--- begin ---

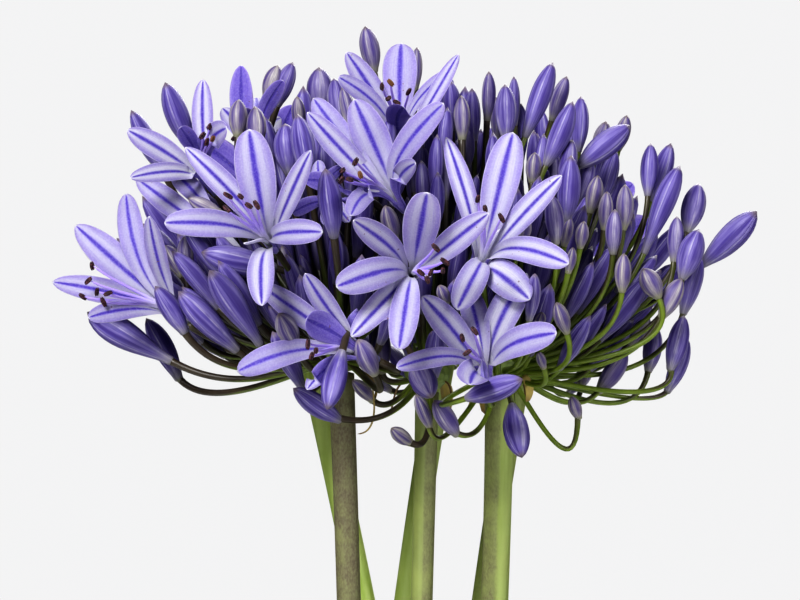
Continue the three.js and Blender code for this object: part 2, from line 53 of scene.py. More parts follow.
def seen(px, py, depth):
    """The place that a pixel of the photograph shows, at a depth away from the viewer."""
    scale = PIXEL * (EYE_DISTANCE + depth) / EYE_DISTANCE
    across = (px - PICTURE_MIDDLE[0]) * scale
    return Vector((across, depth, EYE_HEIGHT - (py - PICTURE_MIDDLE[1]) * scale))


camera_data = bpy.data.cameras.new("camera")
camera_data.sensor_width = SENSOR_WIDTH
camera_data.lens = SENSOR_WIDTH * EYE_DISTANCE / (PICTURE_WIDTH * PIXEL)
camera = bpy.data.objects.new("camera", camera_data)
camera.location = (0, -EYE_DISTANCE, EYE_HEIGHT)
camera.rotation_euler = (math.radians(90), 0, 0)
bpy.context.collection.objects.link(camera)
bpy.context.scene.camera = camera

# The studio
# A pale floor fades into a pale surround, as in a light tent. One large soft lamp stands above and
# to the left of the camera, weaker ones low and to the right, and one behind the plant.
FLOOR_RADIUS = 2.6
FLOOR_FADE = (0.45, 0.95)
BACKGROUND = (0.9, 0.9, 0.905, 1)
FILL_STRENGTH = 0.08
BACKDROP_STRENGTH = 0.815
LAMPS = [
    ("key_lamp", (-0.7, -1.5, 1.5), 0.9, 46),
    ("low_lamp", (-0.5, -1.7, 0.3), 0.7, 3.5),
    ("side_lamp", (1.6, -1.1, 0.8), 1.0, 12),
    ("back_lamp", (0.5, 1.6, 1.5), 1.4, 38),
]
LAMP_AIM = Vector((0, 0, 0.36))


def add(tree, kind, inputs=(), **settings):
    """Add a shader node. An input is linked where it is given a socket, and set where it is a value."""
    made = tree.nodes.new(kind)
    for name, value in settings.items():
        setattr(made, name, value)
    for socket, value in dict(inputs).items():
        if isinstance(value, bpy.types.NodeSocket):
            tree.links.new(value, made.inputs[socket])
        else:
            made.inputs[socket].default_value = value
    return made


def sums(tree, operation, first, second=0.0):
    """The result of a sum on one or two sockets or numbers."""
    return add(tree, "ShaderNodeMath", {0: first, 1: second}, operation=operation).outputs[0]


def ramp(tree, value, start, end, low=0.0, high=1.0):
    """A smooth step from low to high as the value goes from start to end."""
    made = add(
        tree,
        "ShaderNodeMapRange",
        {"Value": value, "From Min": start, "From Max": end, "To Min": low, "To Max": high},
        interpolation_type="SMOOTHSTEP",
    )
    return made.outputs["Result"]


def blend(tree, share, first, second):
    """One colour passing into another by a share from 0 to 1."""
    made = add(tree, "ShaderNodeMix", {"Factor": share, 6: first, 7: second}, data_type="RGBA")
    return made.outputs[2]


def new_material(name):
    """An empty material, its node tree and its principled shader."""
    material = bpy.data.materials.new(name)
    material.use_nodes = True
    tree = material.node_tree
    return material, tree, tree.nodes["Principled BSDF"]


def place_on(tree):
    """A socket for the place of a point on its piece."""
    return add(tree, "ShaderNodeTexCoord").outputs["Object"]


world = bpy.data.worlds.new("surround")
world.use_nodes = True
bpy.context.scene.world = world
sky = world.node_tree
fill = sky.nodes["Background"]
fill.inputs["Color"].default_value = BACKGROUND
fill.inputs["Strength"].default_value = FILL_STRENGTH
backdrop = add(sky, "ShaderNodeBackground", {"Color": BACKGROUND, "Strength": BACKDROP_STRENGTH})
rays = add(sky, "ShaderNodeLightPath")
which = add(
    sky,
    "ShaderNodeMixShader",
    {0: rays.outputs["Is Camera Ray"], 1: fill.outputs[0], 2: backdrop.outputs[0]},
)
sky.links.new(which.outputs[0], sky.nodes["World Output"].inputs["Surface"])

for name, place, size, power in LAMPS:
    lamp_data = bpy.data.lights.new(name, "AREA")
    lamp_data.shape = "DISK"
    lamp_data.size = size
    lamp_data.energy = power
    lamp = bpy.data.objects.new(name, lamp_data)
    lamp.location = place
    lamp.rotation_euler = (LAMP_AIM - Vector(place)).to_track_quat("-Z", "Y").to_euler()
    bpy.context.collection.objects.link(lamp)

bm = bmesh.new()
bmesh.ops.create_circle(bm, cap_ends=True, segments=96, radius=FLOOR_RADIUS)
floor_mesh = bpy.data.meshes.new("floor")
bm.to_mesh(floor_mesh)
bm.free()
paper, tree, shader = new_material("pale_paper")
shader.inputs["Base Color"].default_value = (0.86, 0.86, 0.865, 1)
shader.inputs["Roughness"].default_value = 0.9
from_middle = add(tree, "ShaderNodeVectorMath", {0: place_on(tree)}, operation="LENGTH")
fade = ramp(tree, from_middle.outputs["Value"], FLOOR_FADE[0], FLOOR_FADE[1])
clear = add(tree, "ShaderNodeBsdfTransparent")
faded = add(
    tree,
    "ShaderNodeMixShader",
    {0: fade, 1: shader.outputs[0], 2: clear.outputs[0]},
)
tree.links.new(faded.outputs[0], tree.nodes["Material Output"].inputs["Surface"])
floor_mesh.materials.append(paper)
floor = bpy.data.objects.new("floor", floor_mesh)
bpy.context.collection.objects.link(floor)

view = bpy.context.scene.view_settings
view.view_transform = "Standard"
view.look = "High Contrast"
view.exposure = -0.2

# The pot
# A plain tapered pot of unglazed red clay, pressed in a mould and fired, with a thick band round its
# rim. Three drain holes go through its floor, and a pale bloom of salts has dried on its wall.
POT_PROFILE = [
    (0, 0), (30, 0), (55.5, 0), (57, 1.2), (62, 25), (67, 50), (72, 74), (77.8, 100.4),
    (82.4, 101.6), (83.2, 105), (84.6, 116), (86, 127), (85.4, 129.2), (84, 130), (80, 130),
    (78, 129), (77.2, 125), (72, 100), (62, 54), (52, 8), (26, 8), (0, 8),
]
POT_STEPS = 112
DRAIN_RADIUS = 5 * MM
DRAIN_RING_RADIUS = 30 * MM
DRAIN_TURNS = (90, 210, 330)
DRAIN_STEPS = 32
DRAIN_CUTTER_HEIGHT = 30 * MM
EDGE_SOFTENING = 0.6 * MM
SOFTENED_ANGLE = 38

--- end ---

▶ _WORK TO BE COMPLETED_
Extract the first line above and each line after it up to and including the one with "LAMP_AIM = Vector((0, 0, 0.36))", please, exactly and with nothing else.

▶ _CORRECT RESULT_
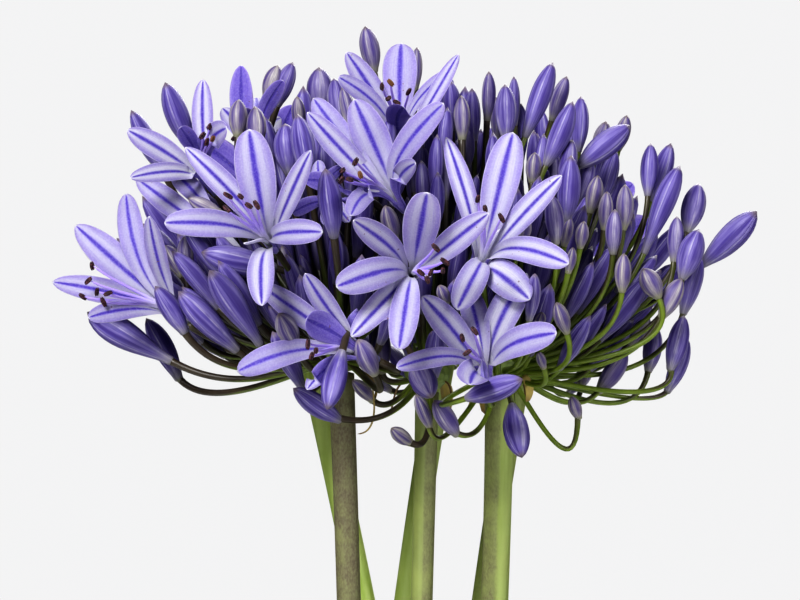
Continue the three.js and Blender code for this object: part 2, from line 53 of scene.py. More parts follow.
def seen(px, py, depth):
    """The place that a pixel of the photograph shows, at a depth away from the viewer."""
    scale = PIXEL * (EYE_DISTANCE + depth) / EYE_DISTANCE
    across = (px - PICTURE_MIDDLE[0]) * scale
    return Vector((across, depth, EYE_HEIGHT - (py - PICTURE_MIDDLE[1]) * scale))


camera_data = bpy.data.cameras.new("camera")
camera_data.sensor_width = SENSOR_WIDTH
camera_data.lens = SENSOR_WIDTH * EYE_DISTANCE / (PICTURE_WIDTH * PIXEL)
camera = bpy.data.objects.new("camera", camera_data)
camera.location = (0, -EYE_DISTANCE, EYE_HEIGHT)
camera.rotation_euler = (math.radians(90), 0, 0)
bpy.context.collection.objects.link(camera)
bpy.context.scene.camera = camera

# The studio
# A pale floor fades into a pale surround, as in a light tent. One large soft lamp stands above and
# to the left of the camera, weaker ones low and to the right, and one behind the plant.
FLOOR_RADIUS = 2.6
FLOOR_FADE = (0.45, 0.95)
BACKGROUND = (0.9, 0.9, 0.905, 1)
FILL_STRENGTH = 0.08
BACKDROP_STRENGTH = 0.815
LAMPS = [
    ("key_lamp", (-0.7, -1.5, 1.5), 0.9, 46),
    ("low_lamp", (-0.5, -1.7, 0.3), 0.7, 3.5),
    ("side_lamp", (1.6, -1.1, 0.8), 1.0, 12),
    ("back_lamp", (0.5, 1.6, 1.5), 1.4, 38),
]
LAMP_AIM = Vector((0, 0, 0.36))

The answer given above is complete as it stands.